Re: Re:
Tienus said:
This story confirms that the UCI could not sweep this one under the carpet:
http://www.1limburg.nl/stultiens-ontving-foto-van-verdacht-frame-met-motortje?context=section-2
A dutch rider was shown a photo of Femke her motorized bike a day before the race. The downtube was larger than on her other bikes.
The question would then be, why was Sabrina Stultiens being shown the photos of others' bikes if something wasn't suspicious enough that other riders wanted to take a look?
Robert21 said:
Of course that can happen. (Just as men can be the victims of abusive women.) However, in this day and age, I thought that the default position was that the vast majority of women are quite capable of making their own choices, and in turn taking responsibility for their own actions.

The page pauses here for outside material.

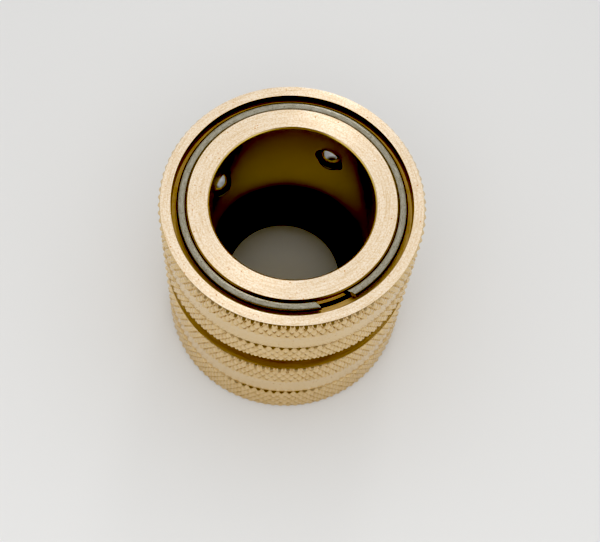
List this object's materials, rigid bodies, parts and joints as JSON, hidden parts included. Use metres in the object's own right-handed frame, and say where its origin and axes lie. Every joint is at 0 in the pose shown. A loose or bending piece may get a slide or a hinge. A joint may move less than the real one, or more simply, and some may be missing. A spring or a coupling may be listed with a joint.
{
  "type": "quick disconnect coupler",
  "caption": "Brass hose quick coupler socket with a knurled spring sleeve, locking balls, a snap ring and rubber seals; the sleeve slides back and turns.",
  "frame": {"origin": "centre of the base's bottom face, on the bore's axis", "axes": "+Z along the bore's axis, from the hose thread towards the mating end; the first locking ball lies 67 degrees round from +X towards +Y"},
  "size_m": [0.034, 0.034, 0.0333],
  "materials": {
    "brass": "turned bare brass with diamond knurled bands",
    "spring_steel": "drawn spring wire, satin",
    "polished_steel": "polished bearing ball",
    "rubber": "moulded black rubber, matte"
  },
  "bodies": {
    "body": {"coupler_body": "brass", "plug_seal": "rubber", "hose_washer": "rubber"},
    "spring": {"release_spring": "spring_steel"},
    "sleeve": {"sleeve": "brass"},
    "ring": {"snap_ring": "spring_steel"},
    "ball_1": {"ball_1": "polished_steel"},
    "ball_2": {"ball_2": "polished_steel"},
    "ball_3": {"ball_3": "polished_steel"},
    "ball_4": {"ball_4": "polished_steel"}
  },
  "joints": [
    {"name": "sleeve_turn", "type": "hinge", "parent": "body", "child": "spring", "pos_m": [0, 0, 0.0164], "axis": [0, 0, 1], "continuous": true},
    {"name": "sleeve_slide", "type": "slide", "parent": "spring", "child": "sleeve", "axis": [0, 0, -1], "range_m": [0, 0.0026], "stiffness_N_per_m": 2500, "springref_m": -0.003, "deforming": ["release_spring"]},
    {"name": "ring_turn", "type": "hinge", "parent": "body", "child": "ring", "pos_m": [0, 0, 0.0325], "axis": [0, 0, 1], "continuous": true},
    {"name": "ball_1_slide", "type": "slide", "parent": "body", "child": "ball_1", "axis": [0.3907, 0.9205, 0], "range_m": [0, 0.00125]},
    {"name": "ball_2_slide", "type": "slide", "parent": "body", "child": "ball_2", "axis": [-0.9205, 0.3907, 0], "range_m": [0, 0.00125]},
    {"name": "ball_3_slide", "type": "slide", "parent": "body", "child": "ball_3", "axis": [-0.3907, -0.9205, 0], "range_m": [0, 0.00125]},
    {"name": "ball_4_slide", "type": "slide", "parent": "body", "child": "ball_4", "axis": [0.9205, -0.3907, 0], "range_m": [0, 0.00125]}
  ],
  "couplings": [
    {"joint": "ball_1_slide", "follows": "sleeve_slide", "ratio": 0.48},
    {"joint": "ball_2_slide", "follows": "sleeve_slide", "ratio": 0.48},
    {"joint": "ball_3_slide", "follows": "sleeve_slide", "ratio": 0.48},
    {"joint": "ball_4_slide", "follows": "sleeve_slide", "ratio": 0.48}
  ]
}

(Until, I guess, they feel that it to their advantage to 'turn on the waterworks' and play the role of the 'weak and feeble woman', helplessly under the control of some fiendish male, leering and twisting the ends of his waxed moustache.

)
Seriously though, what many are effectively assuming (and saying in public) is that the father here was in an abusive relationship with his daughter. Now this is a very serious allegation and not one that should be made lightly, and so far there no proof that such an abusive relationship existed. Even the fact that he appeared in public to defend her is being held against him. Someone on the team might have been the driving force here, or the rider herself, or some third party. OK, so the father might have also had a role, but no one should be effectively throwing a charge of 'child abuser' at him until some solid evidence of this emerges.

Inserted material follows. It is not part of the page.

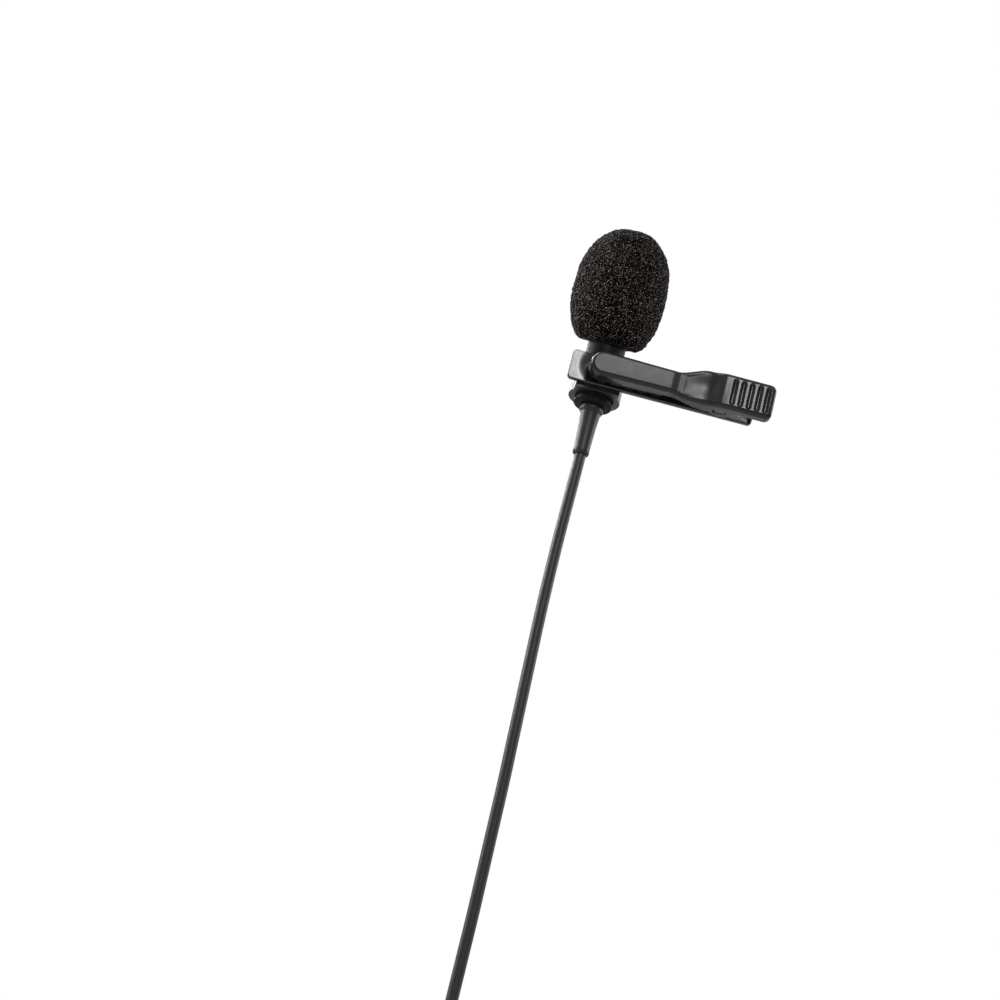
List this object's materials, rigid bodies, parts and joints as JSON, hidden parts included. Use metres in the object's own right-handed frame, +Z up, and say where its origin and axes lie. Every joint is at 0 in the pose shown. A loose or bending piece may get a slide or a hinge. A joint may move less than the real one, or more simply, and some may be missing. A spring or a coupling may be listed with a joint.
{
  "type": "lavalier microphone",
  "caption": "Small clip-on microphone with a foam ball, a slim barrel, a two-lever spring clip, a coiled cord and a 3.5 mm plug.",
  "frame": {"origin": "on the rear lever's gripping face, at the middle of its width, where the first tooth of the jaw closes", "axes": "+X from the jaw tip towards the thumb grips, +Y from the front lever to the microphone, +Z up along the microphone's axis"},
  "size_m": [0.0457, 0.0225, 0.2382],
  "materials": {
    "clip_plastic": "black moulded plastic with a fine spark texture, slightly glossy",
    "holder_plastic": "black moulded plastic, smooth",
    "pin_steel": "blackened steel, satin",
    "spring_steel": "drawn music wire",
    "barrel_metal": "black anodised aluminium, satin",
    "grille_metal": "black anodised aluminium, perforated",
    "mesh_steel": "woven wire",
    "rubber_black": "soft black rubber",
    "can_aluminium": "drawn aluminium",
    "felt_black": "thin pressed felt",
    "film_gold": "metallised film on its ring",
    "spacer_film": "clear polyester spacer",
    "brass_plate": "plated brass",
    "insulator_white": "moulded insulator",
    "transistor_black": "moulded package with tinned leads",
    "board_green": "green circuit board with tinned pads",
    "wire_red": "thin wire insulation",
    "crimp_steel": "plated steel collar",
    "relief_rubber": "moulded soft black rubber",
    "foam_black": "open-cell acoustic foam",
    "cord_black": "smooth black cord jacket, satin",
    "tie_black": "woven hook-and-loop strap",
    "plug_plastic": "moulded black plastic, satin",
    "contact_metal": "nickel-plated brass",
    "contact_insulator": "moulded insulating rings"
  },
  "bodies": {
    "clip_base": {"rear_lever": "clip_plastic", "holder_ring": "holder_plastic", "hinge_pin": "pin_steel", "torsion_spring": "spring_steel"},
    "grip_lever": {"front_lever": "clip_plastic"},
    "microphone": {"barrel": "barrel_metal", "grille_cap": "grille_metal", "grille_mesh": "mesh_steel", "capsule_boot": "rubber_black", "capsule_can": "can_aluminium", "dust_felt": "felt_black", "diaphragm": "film_gold", "spacer_ring": "spacer_film", "back_plate": "brass_plate", "insulator_cup": "insulator_white", "contact_ring": "brass_plate", "transistor": "transistor_black", "capsule_board": "board_green", "lead_wires": "wire_red", "cord_core": "cord_black", "cord_crimp": "crimp_steel", "end_cap": "barrel_metal", "strain_relief": "relief_rubber", "cord_drop": "cord_black", "cord_coil": "cord_black", "cord_tie": "tie_black", "cord_tail": "cord_black", "plug_boot": "relief_rubber", "plug_shell": "plug_plastic", "plug_sleeve": "contact_metal", "plug_ring": "contact_metal", "plug_tip": "contact_metal", "plug_insulators": "contact_insulator"},
    "windscreen": {"foam_windscreen": "foam_black"}
  },
  "joints": [
    {"name": "jaw_pivot", "type": "hinge", "parent": "clip_base", "child": "grip_lever", "pos_m": [0.0246, -0.00309, 0], "axis": [0, 0, 1], "range_deg": [0, 20], "stiffness_Nm_per_rad": 0.06, "springref_deg": -34.38, "deforming": ["torsion_spring"]},
    {"name": "mic_swivel", "type": "hinge", "parent": "clip_base", "child": "microphone", "pos_m": [0.002, 0.00539, 0], "axis": [0, 0, 1], "continuous": true},
    {"name": "windscreen_pull", "type": "slide", "parent": "microphone", "child": "windscreen", "axis": [0, 0, 1], "range_m": [0, 0.012]}
  ]
}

I don't think people are meaning 'child abuser' in the very loaded sense that is being implied. You don't have to abuse somebody to exert undue influence over them either, of course, especially from a psychologically loaded position such as a parent. With the other background knowledge we have now been given on the family, and the way the situation has developed, it is readily believable that he could be the type of father who desperately wants his children to succeed to the extent he puts incredible burdens of pressure on their shoulders, and also that he could be the type of father whose determination that his children succeed leads him to interfere and do so immorally. With that in mind, his appearing with her in public, without demonstrating any kind of emotional connection or support doesn't seem so helpful. It's clear that this was not the kind of cheating that could be demonstrated by her alone without others being in on it (as pointed out, the mechanic should really notice when one bike is 1,5kg heavier than another for the same rider in the same race, and Stultiens was able to tell the two bikes were not alike with the naked eye).
The fact that such an offence is unprecedented is also reflected in the wild differences in the projected punishments. Some point out the minimum 6 months and €20k for "technological cheating" but that seems ludicrously light; other sources have suggested potential for a life ban and a fine of up to €1m. I think realistically we must be talking about four years here, if bringing to light a brand new form of cheating (not in the literal sense as motorized bikes have been talked about for years of course, but in terms of the sport needing to confront the rumours head-on rather than wave them off as fanciful) and with at least one accomplice in on the ruse, before coming up with a complex and fanciful excuse doesn't count as "aggravating circumstances" I don't know.
And you may criticize those who feel a bit for Femke for "turning on the waterworks", the fact is that hrotha is on the money on this one, just like they were when Santambrogio was down; she is old enough to face up to responsibility for what she has done, but young enough for the enormity of the implications of getting caught to only catch up with her now that it's become a reality. I can buy that; while she knew what she was doing and she knows she can only blame herself either for putting forward or for allowing herself to be caught up in the ruse (after all, as the rider, she's the one that gets the brunt of it), and she knew getting caught would be bad, now she's realised just HOW bad it is it's overwhelming. Plenty of us will have done something that was our own fault and only realised afterwards just how far-reaching the implications were, just not on Femke's scale. And many of us will have been older and not had to do it in public either. And she's a deer in the headlights; she's a U23 women's cyclocross rider. But she's not been busted for doping, the kind where you get advised of an AAF and a few posts get put in the General Doping thread, then she disappears for a couple of years. It's, compared to the usual coverage she would have been getting, a terrifyingly large media fuss, with her shame and disgrace being paraded around for the whole world to see. As hrotha put it, most of us aren't sociopaths, and so while we don't believe her labyrinthine excuses, think a precedent-setting ban for her sins is not just justified but NEEDED, we can still feel pity for seeing somebody in that position, in that state.
To take things away from Femke for a minute though, one thing that will be very interesting now of course will be to see who starts underperforming now that the lid is off the pot.